7. Published information
Published information about some of the documents described above can be found in: P Chaplais, English Medieval Diplomatic Practice, 2 volumes (London, HMSO, 1975 and 1982) and English Royal Documents, King John-Henry VI, 1199-1461 (Oxford 1971). Relevant calendars include: The Calendar of Close Rolls (56 volumes, covering 1227-1509); The Calendar of Patent Rolls (72 volumes, covering 1216-1578); The Calendar of Treaty Rolls (2 volumes, covering 1234-1325 and 1337-1339); Calendar of Chancery Warrants preserved in the Public Record Office, 1244-1326; J Bain, Calendar of Documents in the Public Record Office relating to Scotland, 1108-1509; W H Bliss, et al; Calendar of Entries in the Papal Registers Relating to Great Britain and Ireland (11 volumes, 1893-1921).
Many medieval and early modern diplomatic documents and treaties are transcribed (in their original languages) in Thomas Rymer, Foedera, Conventiones, Literae et Cujuscunque Generis Acta Publica inter Reges Angliae et alios ... (20 volumes, 1727-1735); T D Hardy, ed.

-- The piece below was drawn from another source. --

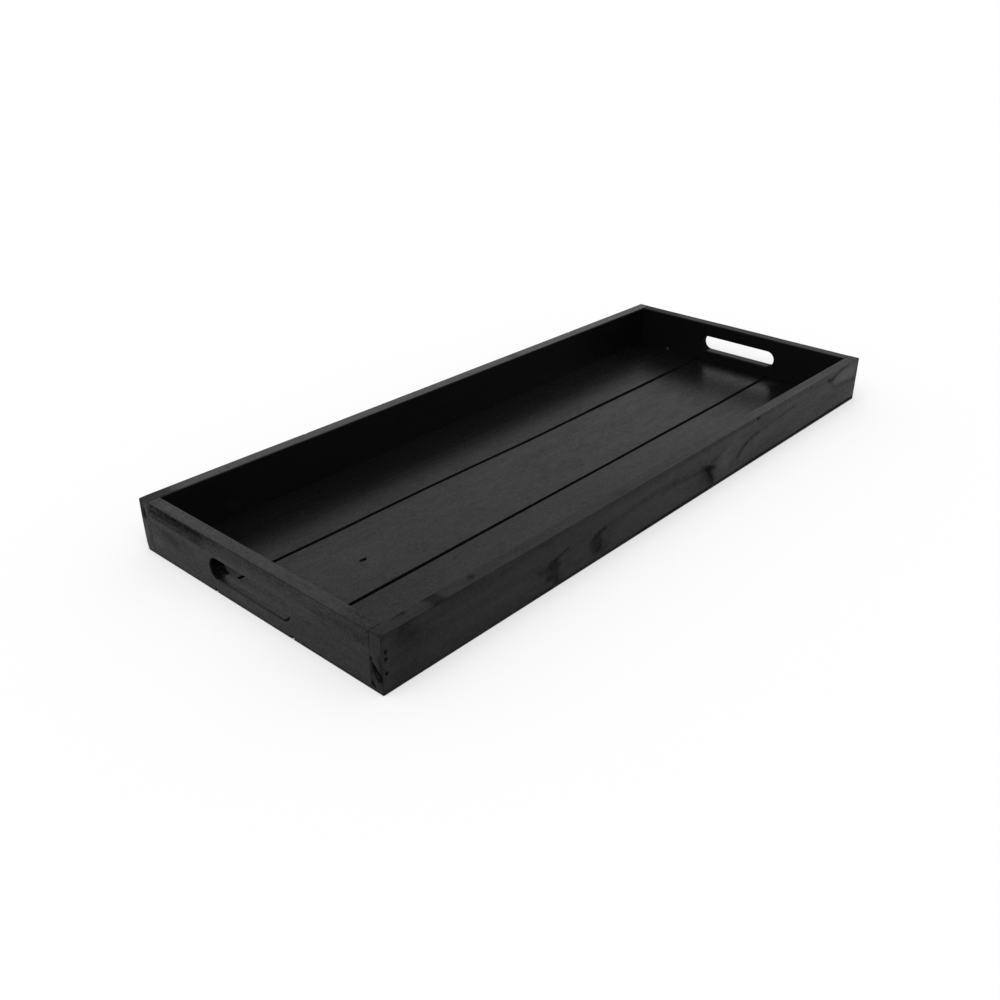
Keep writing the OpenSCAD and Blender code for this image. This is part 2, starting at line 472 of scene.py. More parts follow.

Rymer's Foedera: Syllabus in Englishwith Index, 1066-1654 (3 volumes, 1869-1885); J Gairdner, ed., Letters and Papers, Richard III and Henry VII (2 volumes, 1861-1863).
8. Further reading
P Chaplais, 'English diplomatic documents to the end of Edward III's reign', in D A Bullough and R L Storey, The Study of Medieval Records (Oxford, 1971)
Henry S Lucas, 'The Machinery of Diplomatic Intercourse', in J F Willard and W A Morris, eds. The English Government at Work, 1327-1336 (vol. 1, Cambridge, Mass. 1940)
G P Cuttino, English Diplomatic Administration, 1259-1339 (Oxford, 1971)
J Ferguson, English Diplomacy, 1422-1461 (Oxford, 1972)
D E Queller, The Office of Ambassador in the Middle Ages, (Princeton, 1967)
T F Tout, Chapters in the Administrative History of Medieval England (Manchester 1920-1933).